J’ai dû me débrouiller, il n’existe pas de dispositif d’aide et de soutien aux parents handicapés: il est peu admis, dans notre société, que les handicapés se ‘reproduisent’, on va dire ça comme cela, surtout quand ils ont un handicap génétique ! Rien n’est prévu et on a déjà du mal à accepter la sexualité des personnes handicapées; comment pourrait-on admettre qu’ils puissent faire des enfants ? ».
C’est ce qui a conduit Marie-Christine à s’engager au sein de la Coordination Handicap et Autonomie, pour notamment demander que les besoins en aide humaine des parents handicapés soient pris en compte : « Pour le bien-être d’un enfant, il faut que la personne qui s’occupe de lui soit distincte de celle qui assiste un parent handicapé dans ses gestes quotidiens. C’est nécessaire pour fonder la personnalité de l’enfant. Il y a des progrès à faire pour que des personnes handicapées puissent devenir parents, obtenir les travailleurs familiaux et les places en crèches nécessaires. Cela veut dire prévoir les besoins en aide humaine en couvrant également ceux qui sont indispensables pour élever un enfant, sans être réduit à réaliser des économies de bout de chandelle.
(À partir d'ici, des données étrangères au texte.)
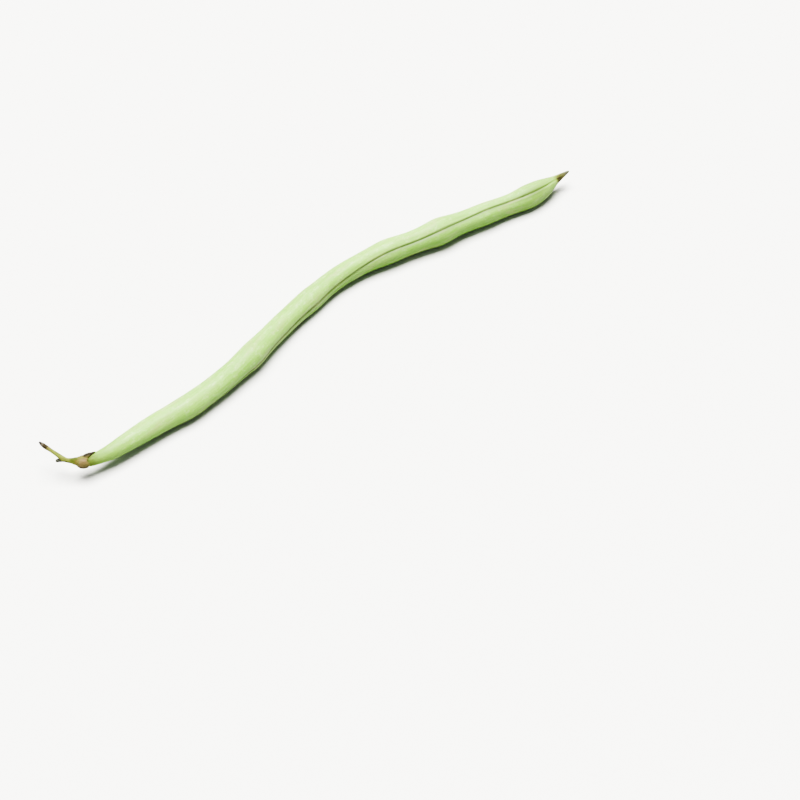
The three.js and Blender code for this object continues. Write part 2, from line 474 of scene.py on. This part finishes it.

On a droit, comme tous les êtres humains, à la sexualité, au mariage, à la liberté ».
Une liberté et une sexualité que Marie-Christine assume pleinement : « Ce n’est pas parce que mon conjoint m’a quitté que j’ai renoncé à ma sexualité, à ma vie de femme. J’ai toujours eu des petits amis, qui ont partagé ma vie, même si c’est moi qui ai élevé mon fils. J’ai toujours essayé de faire la part des choses, entre la relation affective et l’aide dont j’ai besoin au quotidien ».
Laurent Lejard, septembre 2005.
PS : Marie-Christine Agon est décédée d’un accident cardiaque fin août 2007, à l’âge de 46 ans.